The VaR approach that identifies the 5% worst-case scenario to a corporation’s risk does not account for events when historical correlation patterns break down. The only way to address such issues is to conduct stress tests. First, shift forward curves arbitrarily and see the resulting change in the net asset value (NAV). Second, simulate price movements to mimic a historical event like a hurricane or a stock market crash.

Conducting stress tests identifies the potential impact of a catastrophic event to the portfolio. This should be done with a view to identify a company’s liquidity needs in such a scenario. These scenarios should not be limited to what are considered ‘normal’ events.

Policy – Benchmark and Review

In today’s volatile world, policy needs to be reviewed and updated constantly in response to events. Performance benchmarking against a ‘do-nothing’ or budget rate benchmark allows the treasurer effectively to manage risk and to monitor the effectiveness of the company’s hedging policy.

The need for effective technology in risk management is clear, especially in light of the increasingly strategic remit of the treasurer in recent years. The events of the ‘credit crunch’ have exacerbated this and the spotlight is very much shining in our direction.
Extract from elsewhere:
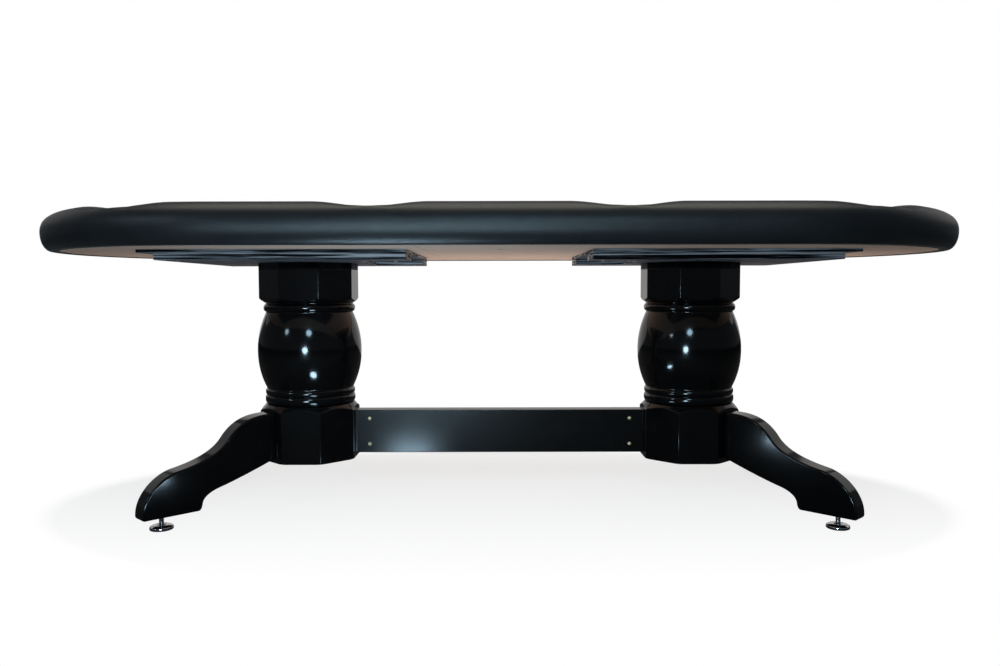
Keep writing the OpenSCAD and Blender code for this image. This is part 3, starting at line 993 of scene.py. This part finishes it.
upper_bottom = upper_low.z
upper_flat = upper_bottom + 0.013
upper_limit = [(0.1185, upper_bottom), (0.119, upper_bottom + 0.002)]
upper_limit += curve((0.119, upper_bottom + 0.002), (0.122, upper_bottom + 0.003),
                     (0.127, upper_bottom + 0.007), (0.132, upper_bottom + 0.010), 12)
upper_limit += [(corner_reach + 0.001, upper_flat + 0.002), (corner_reach + 0.001, upper_high.z)]
upper_heights = spaced(upper_bottom, upper_flat + 0.006, 22)
upper_heights += [upper_flat + 0.03, upper_high.z - 0.02, upper_high.z]


def column_profile():
    """Section of a column: two beads, the barrel and a bead under the upper block."""
    low, high = column_low.z, column_high.z
    widest = floor_of_block + WIDEST_RISE
    barrel_low, barrel_high = floor_of_block + BARREL_RISE, upper_bottom - BARREL_DROP
    waist = WAIST_RADIUS
    points = [(0, low), (waist, low)]
    points += bead(top_of_block + 0.002, floor_of_block + 0.177, 0.118, 0.1224)
    points += bead(floor_of_block + 0.1775, barrel_low - 0.0005, waist, 0.1216)
    for k in range(1, 60):
        z = mix(barrel_low, barrel_high, k / 60)
        reach = widest - barrel_low if z < widest else barrel_high - widest
        power = 2.2 if z < widest else 2.0
        points.append((column_radius - (column_radius - waist) * (abs(z - widest) / reach) ** power, z))
    points += bead(barrel_high, high - 0.001, 0.1175, 0.1244)
    points += [(0.1185, high), (0, high)]
    return points


for hand in HANDS:
    x = side(hand) * pedestal_x
    turned_block(f"lower_block_{hand}_turned", lower_heights, lower_limit, x, f"lower_block_{hand}")
    turned_block(f"upper_block_{hand}_turned", upper_heights, upper_limit, x, f"upper_block_{hand}")
    column = lathe(f"column_{hand}_turned", column_profile(), (x, 0), 160)
    settle(column, "table", "lacquer", LACQUER, f"turned_column_{hand}")


# ---- Legs ----

def leg_outline():
    """Side outline of a leg as (reach, height), from the root's top, along the back to the toe and home."""
    root = block_apothem + 0.0001
    leg_low, leg_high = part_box("leg_front_right")
    sole = leg_low.z
    toe = LEG_REACH
    points = [(root, leg_high.z)]
    points += curve((root, leg_high.z), (0.175, 0.257), (0.224, 0.253), (0.262, 0.200), 16)
    points += curve((0.262, 0.200), (0.286, 0.168), (0.340, 0.151), (0.389, 0.142), 14)
    points += curve((0.389, 0.142), (0.432, 0.135), (toe, 0.092), (toe, 0.040), 16)
    points += curve((toe, 0.040), (toe, 0.036), (toe - 0.002, sole), (toe - 0.006, sole), 4)
    points += [(0.342, sole)]
    points += curve((0.342, sole), (0.335, sole), (0.332, 0.042), (0.331, 0.050), 5)
    points += curve((0.331, 0.050), (0.329, 0.064), (0.310, 0.076), (0.286, 0.082), 10)
    points += curve((0.286, 0.082), (0.240, 0.094), (0.180, 0.114), (root, 0.134), 10)
    return points[::-1]


def leg_frame(row, hand):
    """Turns (reach, height, across) of a leg into a point."""
    angle = math.radians(45) * depth_sign(row)
    turn = side(hand)

    def place(u, v, w):
        x = u * math.cos(angle) - w * math.sin(angle)
        y = u * math.sin(angle) + w * math.cos(angle)
        return turn * (pedestal_x + x), y, v
    return place


for hand in HANDS:
    for row in ROWS:
        leg = slab(f"leg_{row}_{hand}_shaped", leg_outline(), -LEG_THICKNESS / 2, LEG_THICKNESS / 2,
                   leg_frame(row, hand), LEG_ROUNDING)
        settle(leg, "table", "lacquer", LACQUER, f"leg_{row}_{hand}")


# ---- Stretcher ----

beam = block("stretcher_planed", beam_low, beam_high, BEAM_ROUNDING)
settle(beam, "table", "lacquer", SATIN_LACQUER, "stretcher")


# ---- Levelling feet ----

def threaded_stem(name, centre, low, high, radius):
    """A bolt with a helical thread."""
    around, per_turn = 24, 6
    rows = int((high - low) / STEM_PITCH * per_turn)
    points = [(centre[0], centre[1], low)]
    for r in range(rows + 1):
        z = mix(low, high, r / rows)
        for k in range(around):
            phase = (z / STEM_PITCH - k / around) % 1.0
            ridge = abs(phase - 0.5) * 2
            taper = smooth((z - low) / THREAD_TAPER) * smooth((high - z) / THREAD_TAPER)
            reach = radius - THREAD_DEPTH * mix(1.0, ridge, taper)
            a = 2 * math.pi * k / around
            points.append((centre[0] + reach * math.cos(a), centre[1] + reach * math.sin(a), z))
    points.append((centre[0], centre[1], high))
    faces = tube(1, rows + 1, around)
    for k in range(around):
        k2 = (k + 1) % around
        faces.append((0, 1 + k2, 1 + k))
        faces.append((len(points) - 1, 1 + rows * around + k, 1 + rows * around + k2))
    return new_piece(name, points, faces)


def pad_profile(radius, top):
    points = [(0, 0.0004), (radius - 0.005, 0.0004), (radius - 0.004, 0.0), (radius - 0.0016, 0.0),
              (radius - 0.0004, 0.0007), (radius, 0.0016), (radius, 0.0058)]
    points += curve((radius, 0.0058), (radius - 0.001, 0.0094), (0.020, 0.0113), (0.013, 0.0118), 10)
    points += [(0.0108, 0.0121), (0.0100, top), (0.0068, top), (0.0062, top - 0.0006),
               (0.0062, 0.0090), (0, 0.0090)]
    return points


for hand in HANDS:
    for row in ROWS:
        x, y = leg_frame(row, hand)(FOOT_REACH, 0, 0)[:2]
        stem_node, pad_node = f"leveller_stem_{row}_{hand}", f"leveller_pad_{row}_{hand}"
        low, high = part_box(stem_node)
        stem = threaded_stem(stem_node + "_threaded", (x, y), low.z, high.z, (high.x - low.x) / 2)
        settle(stem, f"foot_{row}_{hand}", "chrome", CHROME, stem_node)
        low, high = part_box(pad_node)
        foot = lathe(pad_node + "_pressed", pad_profile((high.x - low.x) / 2, high.z), (x, y), 96)
        settle(foot, f"pad_{row}_{hand}", "chrome", CHROME, pad_node)


# ---- Screws ----

def cross_head(points, faces, place, length, shank):
    """A domed screw with a cross recess; place turns its own (x, y, height above the seat) into a point."""
    around = 32
    rings = [(0.0, 0.0026), (0.0006, 0.00258), (0.0012, 0.0025), (0.0018, 0.0024), (0.0024, 0.0023),
             (0.0032, 0.0020), (0.0040, 0.0016), (0.0048, 0.0010), (0.0053, 0.0005), (HEAD_RADIUS, 0.0002),
             (HEAD_RADIUS, 0.0), (shank, 0.0), (shank, -length + 0.004), (0.0002, -length)]
    start = len(points)
    for r, (radius, height) in enumerate(rings):
        for k in range(around):
            a = 2 * math.pi * k / around
            x, y = max(radius, 0.00005) * math.cos(a), max(radius, 0.00005) * math.sin(a)
            sunk = 0.0
            if r < 7:
                arm = min(abs(x), abs(y))
                sunk = (CROSS_DEPTH * smooth((CROSS_HALF_WIDTH - arm) / CROSS_SLOPE)
                        * smooth((CROSS_ARM - radius) / (2 * CROSS_SLOPE)))
            points.append(place(x, y, height - sunk))
    faces += capped_tube(start, len(rings), around)


def screws(name, places, direction, length, shank, node):
    """A group of screws; direction is 'up' or 'back', the way the shank points."""
    points, faces = [], []
    for px, py, pz in places:
        if direction == "up":
            def place(x, y, h, o=(px, py, pz)):
                return o[0] + x, o[1] - y, o[2] - h
        else:
            def place(x, y, h, o=(px, py, pz)):
                return o[0] + x, o[1] - h, o[2] + y
        cross_head(points, faces, place, length, shank)
    obj = new_piece(name, points, faces)
    modify(obj, "WEIGHTED_NORMAL", keep_sharp=True)
    return settle(obj, "table", "fasteners", ZINC, node)


base_places = [(sx * 0.530, sy * 0.500, base_low.z) for sx in (-1, 1) for sy in (-1, 1)]
base_places += [(0.0, sy * 0.286, base_low.z) for sy in (-1, 1)]
screws("base_screw_heads", base_places, "up", 0.030, 0.002, "base_screws")
board_places = [(sx * px, sy * 0.220, centre_board_low.z) for sx in (-1, 1) for px in (0.260, 0.808)
                for sy in (-1, 1)]
screws("board_screw_heads", board_places, "up", 0.038, 0.002, "board_screws")
screw_x = pedestal_x - block_apothem - 0.041
beam_middle = (beam_low.z + beam_high.z) / 2
beam_places = [(sx * screw_x, beam_low.y, beam_middle + sz * 0.0355) for sx in (-1, 1) for sz in (-1, 1)]
screws("beam_screw_heads", beam_places, "back", 0.031, 0.0025, "stretcher_screws")


# ---- Inner CAD pieces that stay: only their finish ----

def refinish(material, *nodes):
    for node in nodes:
        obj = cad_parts[node]
        obj.data.materials.clear()
        obj.data.materials.append(material)


refinish(PLYWOOD, "rail_board", "rail_edge_strip", "playfield_board",
         "stretcher_tenon_left", "stretcher_tenon_right")
refinish(ZINC, "tie_rod_left", "tie_rod_right", "leveller_inserts", "leg_bolts")


# ---- Stage, light and camera ----

# The floor's painted shade: the oval and the back and front of its painted fade, the painted glow, the paper
# and its painted darker copy
FLOOR_SHADE_SCALE = (1 / 1.27, 1 / 0.72, 1.0)
FLOOR_SHADE_BACK = 0.35
FLOOR_SHADE_FRONT = -0.66
FLOOR_SHADE_EDGE = 0.88
FLOOR_GLOW = 0.72
FLOOR_PAPER = rgba(0.36, 0.36, 0.36)
FLOOR_DULL = rgba(0.11, 0.11, 0.11)
SKY_COLOUR = rgba(0.80, 0.88, 1.0)
SKY_STRENGTH = 0.075


def stage_floor():
    """White paper that shows only a soft shade under the table and no horizon: to the camera the lamp-lit
    paper has a painted glow and fades into plain white through a painted oval and a painted lightening
    towards the front, while reflections and bounced light see a painted darker copy.
    """
    points = [(-20, -20, 0), (20, -20, 0), (20, 20, 0), (-20, 20, 0)]
    floor = new_piece("floor", points, [(0, 1, 2, 3)], False)
    material = bpy.data.materials.new("pale_floor")
    nodes = Nodes(material)
    nodes.tree.nodes.clear()
    add = nodes.add
    place = add("ShaderNodeTexCoord").outputs["Object"]
    oval = add("ShaderNodeVectorMath", {0: place, 1: FLOOR_SHADE_SCALE}, operation="MULTIPLY").outputs[0]
    reach = add("ShaderNodeVectorMath", {0: oval}, operation="LENGTH").outputs["Value"]
    # Painted oval: outside it the shade fades to plain white
    edge = add("ShaderNodeMapRange", {"Value": reach, "From Min": FLOOR_SHADE_EDGE, "From Max": 1.0},
               interpolation_type="SMOOTHSTEP").outputs["Result"]
    parts = add("ShaderNodeSeparateXYZ", {"Vector": place})
    # Painted lightening of the shade from back to front
    nearer = add("ShaderNodeMapRange", {"Value": parts.outputs["Y"], "From Min": FLOOR_SHADE_BACK,
                                        "From Max": FLOOR_SHADE_FRONT}).outputs["Result"]
    faded = add("ShaderNodeMath", {0: edge, 1: nearer}, operation="MAXIMUM").outputs["Value"]
    # Painted darker copy of the paper, seen only in reflections and bounced light
    dull = add("ShaderNodeBsdfDiffuse", {"Color": FLOOR_DULL}).outputs[0]
    paper = add("ShaderNodeBsdfDiffuse", {"Color": FLOOR_PAPER}).outputs[0]
    # Painted glow added to the lamp-lit paper
    glow = add("ShaderNodeEmission", {"Strength": FLOOR_GLOW}).outputs[0]
    white = add("ShaderNodeEmission", {"Strength": 1.0}).outputs[0]
    shaded = add("ShaderNodeAddShader", {0: paper, 1: glow}).outputs[0]
    seen = add("ShaderNodeMixShader", {0: faded, 1: shaded, 2: white}).outputs[0]
    path = add("ShaderNodeLightPath").outputs["Is Camera Ray"]
    chosen = add("ShaderNodeMixShader", {0: path, 1: dull, 2: seen}).outputs[0]
    add("ShaderNodeOutputMaterial", {"Surface": chosen})
    floor.data.materials.append(material)


def sky():
    """A dim room for the shine, and plain white behind the table for the camera."""
    world = bpy.data.worlds.new("studio")
    bpy.context.scene.world = world
    nodes = Nodes(world)
    room = nodes.tree.nodes["Background"]
    nodes.fill(room, {"Color": SKY_COLOUR, "Strength": SKY_STRENGTH})
    path = nodes.add("ShaderNodeLightPath").outputs["Is Camera Ray"]
    white = nodes.add("ShaderNodeBackground", {"Color": rgba(1, 1, 1), "Strength": 1.0})
    chosen = nodes.add("ShaderNodeMixShader", {0: path, 1: room.outputs[0], 2: white.outputs[0]})
    nodes.fill(nodes.tree.nodes["World Output"], {"Surface": chosen.outputs[0]})


def lamp(name, place, target, size, watts, colour, mirrored=True):
    """A soft lamp out of the camera's sight; mirrored says whether glossy faces show it."""
    data = bpy.data.lights.new(name, "AREA")
    data.shape = "ELLIPSE"
    data.size, data.size_y = size
    data.energy = watts
    data.color = colour
    obj = link(name, data)
    obj.location = place
    obj.rotation_mode = "QUATERNION"
    obj.rotation_quaternion = (Vector(target) - Vector(place)).to_track_quat("-Z", "Y")
    obj.visible_camera = False
    obj.visible_glossy = mirrored


sky()
stage_floor()
WINDOW = (0.62, 0.85, 1.0)
PAPER = (1.0, 0.96, 0.92)
lamp("overhead", (0, 0.2, 3.2), (0, 0, 0), (4.6, 2.0), 37, (1.0, 0.95, 0.84))
lamp("front_main", (-0.46, -2.9, 0.38), (-0.30, 0, 0.6), (0.55, 0.42), 24, (0.58, 0.83, 1.0))
lamp("ceiling_near", (-0.02, -2.9, 1.60), (0, 0, 0.6), (0.60, 0.42), 12, (0.50, 0.80, 1.0))
lamp("ceiling_left", (-2.9, -2.6, 1.8), (0, 0, 0.5), (0.5, 0.5), 8, WINDOW)
lamp("floor_spot", (-0.315, -0.63, 0.005), (-0.315, -0.63, 1.0), (0.15, 0.22), 3.0, (0.55, 0.80, 1.0))
lamp("bounce", (0.12, 0.40, 0.02), (0.12, 0.40, 1.0), (2.9, 0.9), 13, PAPER, False)
lamp("side_left", (-4.6, 2.4, 2.6), (0, 0, 0.4), (3.0, 2.4), 5, PAPER)
lamp("side_right", (4.6, 2.4, 2.6), (0, 0, 0.4), (3.0, 2.4), 8, PAPER)
lamp("backdrop", (0, 3.8, 1.3), (0, 0, 0.6), (9.0, 2.6), 28, PAPER)

CAMERA_PLACE = (0.0014, -2.293, 0.590)
CAMERA_LENS = 29.63
CAMERA_PITCH = 3.15
CAMERA_ROLL = -0.10
camera_data = bpy.data.cameras.new("camera")
camera_data.sensor_width = 36.0
camera_data.lens = CAMERA_LENS
camera = link("camera", camera_data)
camera.matrix_world = (Matrix.Translation(CAMERA_PLACE)
                       @ Matrix.Rotation(math.radians(90 - CAMERA_PITCH), 4, "X")
                       @ Matrix.Rotation(math.radians(CAMERA_ROLL), 4, "Z"))
bpy.context.scene.camera = camera
bpy.context.scene.view_settings.view_transform = "Standard"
The treasurer is often one of the few individuals within an organisation that has a thorough understanding of enterprise risk and how the individual components of this, whether it be movements in exchange rates or corporate credit ratings, affect the risk profile, liquidity, and ultimately the value, of an organisation. Organisations are asking for more from their treasurers and, in turn, treasurers are asking for more from the technology they use.